> OBJECTIVE
In the listing below, locate the line containing "volume_switches();"; reproduce that line and all lines that follow it, unchanged.
** Start RECORDED DATA **
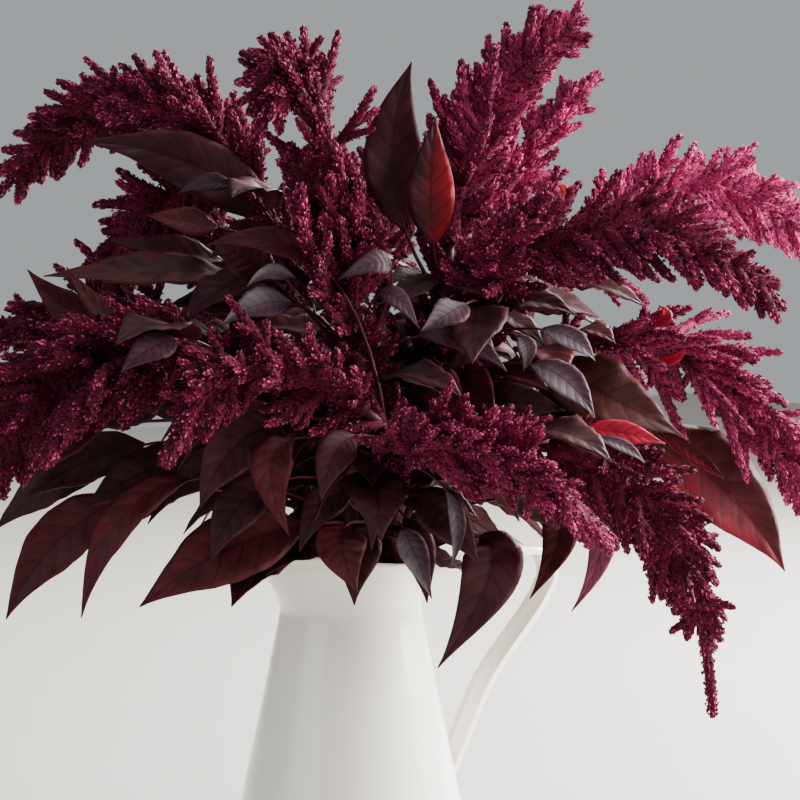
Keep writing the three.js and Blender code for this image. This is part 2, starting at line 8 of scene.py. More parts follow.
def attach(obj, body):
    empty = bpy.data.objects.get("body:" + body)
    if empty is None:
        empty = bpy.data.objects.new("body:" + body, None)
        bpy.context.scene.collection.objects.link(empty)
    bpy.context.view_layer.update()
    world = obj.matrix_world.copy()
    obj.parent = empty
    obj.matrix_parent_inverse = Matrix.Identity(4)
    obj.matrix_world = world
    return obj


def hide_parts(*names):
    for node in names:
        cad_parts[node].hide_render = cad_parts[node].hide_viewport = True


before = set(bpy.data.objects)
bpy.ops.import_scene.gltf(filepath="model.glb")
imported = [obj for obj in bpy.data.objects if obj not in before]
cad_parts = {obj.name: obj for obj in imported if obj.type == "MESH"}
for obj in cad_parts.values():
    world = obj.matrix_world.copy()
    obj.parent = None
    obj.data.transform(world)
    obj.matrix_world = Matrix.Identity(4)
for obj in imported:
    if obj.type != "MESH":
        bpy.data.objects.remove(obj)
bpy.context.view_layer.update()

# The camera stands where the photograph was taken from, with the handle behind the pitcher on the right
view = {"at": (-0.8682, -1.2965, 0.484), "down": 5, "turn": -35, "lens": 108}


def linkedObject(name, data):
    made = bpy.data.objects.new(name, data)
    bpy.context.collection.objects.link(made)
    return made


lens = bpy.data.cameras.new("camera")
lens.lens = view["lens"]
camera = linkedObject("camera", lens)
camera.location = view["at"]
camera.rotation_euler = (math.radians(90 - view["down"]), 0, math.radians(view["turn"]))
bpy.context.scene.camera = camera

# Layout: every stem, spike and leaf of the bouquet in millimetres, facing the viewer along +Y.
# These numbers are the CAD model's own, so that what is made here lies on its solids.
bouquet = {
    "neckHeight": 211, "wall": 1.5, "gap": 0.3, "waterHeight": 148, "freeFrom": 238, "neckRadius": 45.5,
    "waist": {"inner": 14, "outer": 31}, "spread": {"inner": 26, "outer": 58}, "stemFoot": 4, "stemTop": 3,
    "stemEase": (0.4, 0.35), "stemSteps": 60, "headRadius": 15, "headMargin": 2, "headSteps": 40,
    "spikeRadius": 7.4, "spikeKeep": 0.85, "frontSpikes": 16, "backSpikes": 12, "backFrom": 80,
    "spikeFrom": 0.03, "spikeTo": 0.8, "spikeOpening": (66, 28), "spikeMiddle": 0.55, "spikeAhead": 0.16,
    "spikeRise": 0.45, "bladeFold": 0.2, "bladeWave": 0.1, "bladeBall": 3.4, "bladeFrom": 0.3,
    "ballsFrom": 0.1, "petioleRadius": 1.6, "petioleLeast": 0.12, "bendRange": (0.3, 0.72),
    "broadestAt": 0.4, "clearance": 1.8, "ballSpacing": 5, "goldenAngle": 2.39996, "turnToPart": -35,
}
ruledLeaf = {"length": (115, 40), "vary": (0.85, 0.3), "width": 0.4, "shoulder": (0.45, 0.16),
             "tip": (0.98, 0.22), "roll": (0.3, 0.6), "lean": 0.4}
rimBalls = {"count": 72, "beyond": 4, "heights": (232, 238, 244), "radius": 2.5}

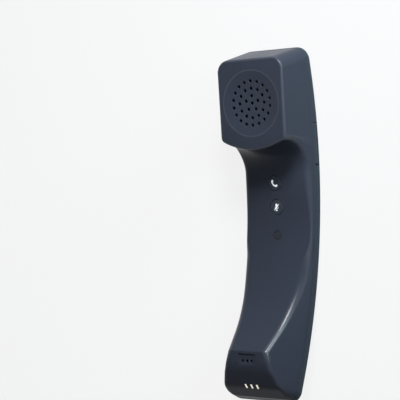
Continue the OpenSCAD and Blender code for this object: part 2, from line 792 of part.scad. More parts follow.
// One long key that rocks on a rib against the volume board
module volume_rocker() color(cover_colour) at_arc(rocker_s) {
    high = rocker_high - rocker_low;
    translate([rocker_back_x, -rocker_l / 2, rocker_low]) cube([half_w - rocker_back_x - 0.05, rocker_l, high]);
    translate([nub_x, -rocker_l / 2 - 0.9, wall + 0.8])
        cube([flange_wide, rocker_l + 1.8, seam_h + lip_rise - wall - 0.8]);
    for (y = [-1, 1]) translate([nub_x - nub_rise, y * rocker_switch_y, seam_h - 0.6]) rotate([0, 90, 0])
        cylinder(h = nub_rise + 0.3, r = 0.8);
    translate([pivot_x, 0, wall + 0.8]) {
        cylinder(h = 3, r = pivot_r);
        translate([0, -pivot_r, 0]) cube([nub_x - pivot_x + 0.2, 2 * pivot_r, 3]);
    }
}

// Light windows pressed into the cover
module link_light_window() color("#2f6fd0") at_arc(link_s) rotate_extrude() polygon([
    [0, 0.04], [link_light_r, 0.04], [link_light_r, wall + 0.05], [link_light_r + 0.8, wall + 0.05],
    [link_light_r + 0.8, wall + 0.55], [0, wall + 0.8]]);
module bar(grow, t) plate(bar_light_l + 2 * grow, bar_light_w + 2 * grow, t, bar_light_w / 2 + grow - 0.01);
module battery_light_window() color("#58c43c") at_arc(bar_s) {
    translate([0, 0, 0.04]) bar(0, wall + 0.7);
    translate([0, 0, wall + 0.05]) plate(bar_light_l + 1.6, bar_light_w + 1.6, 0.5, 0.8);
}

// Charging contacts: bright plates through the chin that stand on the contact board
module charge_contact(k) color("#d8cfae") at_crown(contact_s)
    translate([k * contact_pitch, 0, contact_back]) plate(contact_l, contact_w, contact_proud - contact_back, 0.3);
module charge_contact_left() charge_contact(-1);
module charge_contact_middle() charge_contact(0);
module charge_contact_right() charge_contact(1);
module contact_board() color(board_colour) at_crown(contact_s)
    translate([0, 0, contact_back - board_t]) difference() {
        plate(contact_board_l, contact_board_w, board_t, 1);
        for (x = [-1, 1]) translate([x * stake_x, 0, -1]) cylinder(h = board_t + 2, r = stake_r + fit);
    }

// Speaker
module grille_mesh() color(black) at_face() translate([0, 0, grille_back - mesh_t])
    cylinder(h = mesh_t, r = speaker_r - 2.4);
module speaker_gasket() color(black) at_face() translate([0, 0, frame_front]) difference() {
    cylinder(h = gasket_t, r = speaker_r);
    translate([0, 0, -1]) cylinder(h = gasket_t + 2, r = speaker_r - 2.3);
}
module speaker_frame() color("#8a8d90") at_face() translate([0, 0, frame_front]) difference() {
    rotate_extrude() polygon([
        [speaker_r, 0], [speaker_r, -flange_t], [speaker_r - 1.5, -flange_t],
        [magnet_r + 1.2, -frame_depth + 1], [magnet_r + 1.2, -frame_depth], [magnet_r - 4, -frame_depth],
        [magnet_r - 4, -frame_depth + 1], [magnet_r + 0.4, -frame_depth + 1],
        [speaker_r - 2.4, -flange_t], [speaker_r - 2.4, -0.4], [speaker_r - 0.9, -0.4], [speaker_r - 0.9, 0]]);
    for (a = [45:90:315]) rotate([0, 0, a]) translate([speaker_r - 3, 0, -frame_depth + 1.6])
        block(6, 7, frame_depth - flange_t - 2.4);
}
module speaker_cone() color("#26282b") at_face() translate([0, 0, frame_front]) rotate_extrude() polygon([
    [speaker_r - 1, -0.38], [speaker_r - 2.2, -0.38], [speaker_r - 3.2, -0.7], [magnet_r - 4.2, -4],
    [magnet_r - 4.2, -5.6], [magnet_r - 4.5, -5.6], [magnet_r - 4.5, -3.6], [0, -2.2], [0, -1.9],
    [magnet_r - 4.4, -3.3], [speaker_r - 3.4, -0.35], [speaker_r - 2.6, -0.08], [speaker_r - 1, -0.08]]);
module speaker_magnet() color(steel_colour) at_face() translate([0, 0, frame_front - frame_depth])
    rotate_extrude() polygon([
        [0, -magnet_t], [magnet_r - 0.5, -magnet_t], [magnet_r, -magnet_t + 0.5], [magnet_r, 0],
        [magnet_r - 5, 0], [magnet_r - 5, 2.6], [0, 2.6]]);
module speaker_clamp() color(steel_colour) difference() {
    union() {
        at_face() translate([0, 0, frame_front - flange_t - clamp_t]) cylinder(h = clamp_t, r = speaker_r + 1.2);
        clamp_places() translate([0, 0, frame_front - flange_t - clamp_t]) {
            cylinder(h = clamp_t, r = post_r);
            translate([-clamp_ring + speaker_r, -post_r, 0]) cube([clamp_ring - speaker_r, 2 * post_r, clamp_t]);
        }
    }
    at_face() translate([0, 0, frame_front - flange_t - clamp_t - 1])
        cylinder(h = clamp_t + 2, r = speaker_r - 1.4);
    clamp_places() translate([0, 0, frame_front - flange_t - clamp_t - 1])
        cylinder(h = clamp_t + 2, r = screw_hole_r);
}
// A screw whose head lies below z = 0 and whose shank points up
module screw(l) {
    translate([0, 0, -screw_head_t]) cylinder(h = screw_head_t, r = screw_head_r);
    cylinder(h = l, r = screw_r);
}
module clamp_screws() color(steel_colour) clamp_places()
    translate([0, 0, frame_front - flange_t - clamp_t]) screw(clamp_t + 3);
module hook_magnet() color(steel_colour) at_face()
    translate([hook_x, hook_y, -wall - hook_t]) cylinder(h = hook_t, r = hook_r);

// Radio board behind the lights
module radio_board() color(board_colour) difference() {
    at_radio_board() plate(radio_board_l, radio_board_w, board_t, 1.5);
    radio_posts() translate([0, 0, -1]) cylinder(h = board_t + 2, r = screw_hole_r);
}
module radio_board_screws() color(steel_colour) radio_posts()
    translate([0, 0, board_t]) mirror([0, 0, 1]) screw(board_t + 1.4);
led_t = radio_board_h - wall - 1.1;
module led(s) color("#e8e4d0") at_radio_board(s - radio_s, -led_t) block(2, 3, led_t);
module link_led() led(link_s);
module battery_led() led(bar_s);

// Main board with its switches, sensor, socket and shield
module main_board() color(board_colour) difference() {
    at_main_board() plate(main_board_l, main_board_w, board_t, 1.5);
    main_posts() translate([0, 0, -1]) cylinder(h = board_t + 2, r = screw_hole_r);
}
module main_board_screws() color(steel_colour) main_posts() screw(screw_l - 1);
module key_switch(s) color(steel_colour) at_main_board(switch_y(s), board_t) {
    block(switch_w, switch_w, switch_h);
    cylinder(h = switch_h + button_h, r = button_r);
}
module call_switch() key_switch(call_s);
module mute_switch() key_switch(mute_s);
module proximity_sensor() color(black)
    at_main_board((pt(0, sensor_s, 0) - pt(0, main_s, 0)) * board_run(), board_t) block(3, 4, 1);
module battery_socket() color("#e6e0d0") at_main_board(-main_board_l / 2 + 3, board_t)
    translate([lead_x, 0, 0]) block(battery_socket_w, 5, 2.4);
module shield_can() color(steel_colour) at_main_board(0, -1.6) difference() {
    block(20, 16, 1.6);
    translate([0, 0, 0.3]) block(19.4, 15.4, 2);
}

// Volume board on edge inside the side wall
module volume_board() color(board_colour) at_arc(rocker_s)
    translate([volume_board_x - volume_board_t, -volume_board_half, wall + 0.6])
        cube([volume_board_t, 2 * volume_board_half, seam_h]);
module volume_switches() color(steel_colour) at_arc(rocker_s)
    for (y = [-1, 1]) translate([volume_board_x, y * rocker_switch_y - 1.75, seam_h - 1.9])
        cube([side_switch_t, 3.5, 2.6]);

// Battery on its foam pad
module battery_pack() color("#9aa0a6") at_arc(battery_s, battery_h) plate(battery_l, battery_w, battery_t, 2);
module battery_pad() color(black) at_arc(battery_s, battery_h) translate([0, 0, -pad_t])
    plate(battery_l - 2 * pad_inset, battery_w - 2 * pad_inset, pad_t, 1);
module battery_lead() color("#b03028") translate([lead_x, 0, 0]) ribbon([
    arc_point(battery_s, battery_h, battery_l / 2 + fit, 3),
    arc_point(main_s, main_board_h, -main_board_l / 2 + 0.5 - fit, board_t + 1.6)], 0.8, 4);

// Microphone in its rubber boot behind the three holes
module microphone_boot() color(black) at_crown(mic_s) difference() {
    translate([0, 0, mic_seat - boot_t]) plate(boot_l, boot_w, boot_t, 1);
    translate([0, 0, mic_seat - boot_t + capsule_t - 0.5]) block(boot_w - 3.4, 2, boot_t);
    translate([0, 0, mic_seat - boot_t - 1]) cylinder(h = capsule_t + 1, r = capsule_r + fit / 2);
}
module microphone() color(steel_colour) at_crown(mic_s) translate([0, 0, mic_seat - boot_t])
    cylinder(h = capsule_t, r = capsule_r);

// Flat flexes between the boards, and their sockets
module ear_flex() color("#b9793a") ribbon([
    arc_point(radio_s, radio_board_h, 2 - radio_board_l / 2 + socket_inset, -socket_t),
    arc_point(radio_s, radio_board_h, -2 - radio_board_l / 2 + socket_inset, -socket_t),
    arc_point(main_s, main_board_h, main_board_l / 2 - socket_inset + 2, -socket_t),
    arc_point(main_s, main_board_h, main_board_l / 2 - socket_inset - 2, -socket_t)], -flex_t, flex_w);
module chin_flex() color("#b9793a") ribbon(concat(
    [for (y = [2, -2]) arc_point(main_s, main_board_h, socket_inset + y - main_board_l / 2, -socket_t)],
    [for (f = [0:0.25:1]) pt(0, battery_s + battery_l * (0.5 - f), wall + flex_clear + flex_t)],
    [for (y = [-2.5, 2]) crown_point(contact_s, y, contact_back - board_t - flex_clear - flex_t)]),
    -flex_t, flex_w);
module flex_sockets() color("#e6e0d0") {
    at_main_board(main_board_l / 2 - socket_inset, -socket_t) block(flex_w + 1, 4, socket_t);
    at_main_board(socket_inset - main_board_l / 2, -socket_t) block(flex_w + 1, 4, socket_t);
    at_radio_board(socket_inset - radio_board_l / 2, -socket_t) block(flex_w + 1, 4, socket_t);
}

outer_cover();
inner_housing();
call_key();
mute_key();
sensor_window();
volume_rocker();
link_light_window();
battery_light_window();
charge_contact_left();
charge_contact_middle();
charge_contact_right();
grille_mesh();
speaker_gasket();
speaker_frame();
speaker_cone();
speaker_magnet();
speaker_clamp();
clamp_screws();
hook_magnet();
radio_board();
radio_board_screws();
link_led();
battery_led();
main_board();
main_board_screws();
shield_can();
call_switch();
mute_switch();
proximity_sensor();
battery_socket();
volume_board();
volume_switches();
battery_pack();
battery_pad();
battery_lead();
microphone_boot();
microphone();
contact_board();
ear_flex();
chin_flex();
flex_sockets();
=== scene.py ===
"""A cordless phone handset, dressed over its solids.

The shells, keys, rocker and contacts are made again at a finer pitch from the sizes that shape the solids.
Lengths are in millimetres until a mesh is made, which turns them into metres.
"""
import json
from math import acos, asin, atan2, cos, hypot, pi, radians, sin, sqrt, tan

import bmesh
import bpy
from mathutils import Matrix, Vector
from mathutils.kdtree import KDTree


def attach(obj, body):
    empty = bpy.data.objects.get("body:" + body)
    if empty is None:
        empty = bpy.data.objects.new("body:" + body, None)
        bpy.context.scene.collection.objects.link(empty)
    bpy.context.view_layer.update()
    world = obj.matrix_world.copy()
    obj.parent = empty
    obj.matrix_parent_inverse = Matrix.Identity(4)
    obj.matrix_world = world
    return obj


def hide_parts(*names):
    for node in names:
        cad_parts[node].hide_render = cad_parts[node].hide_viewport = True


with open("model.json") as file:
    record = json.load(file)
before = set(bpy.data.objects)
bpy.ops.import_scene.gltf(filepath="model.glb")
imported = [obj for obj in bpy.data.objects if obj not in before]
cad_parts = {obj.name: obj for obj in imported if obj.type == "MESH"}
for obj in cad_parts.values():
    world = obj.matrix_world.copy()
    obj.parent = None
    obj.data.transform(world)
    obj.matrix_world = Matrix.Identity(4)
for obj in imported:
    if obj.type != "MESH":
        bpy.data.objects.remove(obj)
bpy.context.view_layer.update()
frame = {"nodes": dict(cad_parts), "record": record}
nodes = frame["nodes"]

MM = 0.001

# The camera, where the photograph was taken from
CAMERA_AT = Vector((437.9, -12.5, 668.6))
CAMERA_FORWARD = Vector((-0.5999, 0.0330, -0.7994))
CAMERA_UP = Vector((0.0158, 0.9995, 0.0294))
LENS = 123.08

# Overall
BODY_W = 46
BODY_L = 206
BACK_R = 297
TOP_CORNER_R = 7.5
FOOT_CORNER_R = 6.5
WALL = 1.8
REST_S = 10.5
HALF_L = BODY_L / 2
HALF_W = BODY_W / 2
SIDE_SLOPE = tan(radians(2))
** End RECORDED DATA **
> RESULT FOR THIS TASK
volume_switches();
battery_pack();
battery_pad();
battery_lead();
microphone_boot();
microphone();
contact_board();
ear_flex();
chin_flex();
flex_sockets();
=== scene.py ===
"""A cordless phone handset, dressed over its solids.

The shells, keys, rocker and contacts are made again at a finer pitch from the sizes that shape the solids.
Lengths are in millimetres until a mesh is made, which turns them into metres.
"""
import json
from math import acos, asin, atan2, cos, hypot, pi, radians, sin, sqrt, tan

import bmesh
import bpy
from mathutils import Matrix, Vector
from mathutils.kdtree import KDTree


def attach(obj, body):
    empty = bpy.data.objects.get("body:" + body)
    if empty is None:
        empty = bpy.data.objects.new("body:" + body, None)
        bpy.context.scene.collection.objects.link(empty)
    bpy.context.view_layer.update()
    world = obj.matrix_world.copy()
    obj.parent = empty
    obj.matrix_parent_inverse = Matrix.Identity(4)
    obj.matrix_world = world
    return obj


def hide_parts(*names):
    for node in names:
        cad_parts[node].hide_render = cad_parts[node].hide_viewport = True


with open("model.json") as file:
    record = json.load(file)
before = set(bpy.data.objects)
bpy.ops.import_scene.gltf(filepath="model.glb")
imported = [obj for obj in bpy.data.objects if obj not in before]
cad_parts = {obj.name: obj for obj in imported if obj.type == "MESH"}
for obj in cad_parts.values():
    world = obj.matrix_world.copy()
    obj.parent = None
    obj.data.transform(world)
    obj.matrix_world = Matrix.Identity(4)
for obj in imported:
    if obj.type != "MESH":
        bpy.data.objects.remove(obj)
bpy.context.view_layer.update()
frame = {"nodes": dict(cad_parts), "record": record}
nodes = frame["nodes"]

MM = 0.001

# The camera, where the photograph was taken from
CAMERA_AT = Vector((437.9, -12.5, 668.6))
CAMERA_FORWARD = Vector((-0.5999, 0.0330, -0.7994))
CAMERA_UP = Vector((0.0158, 0.9995, 0.0294))
LENS = 123.08

# Overall
BODY_W = 46
BODY_L = 206
BACK_R = 297
TOP_CORNER_R = 7.5
FOOT_CORNER_R = 6.5
WALL = 1.8
REST_S = 10.5
HALF_L = BODY_L / 2
HALF_W = BODY_W / 2
SIDE_SLOPE = tan(radians(2))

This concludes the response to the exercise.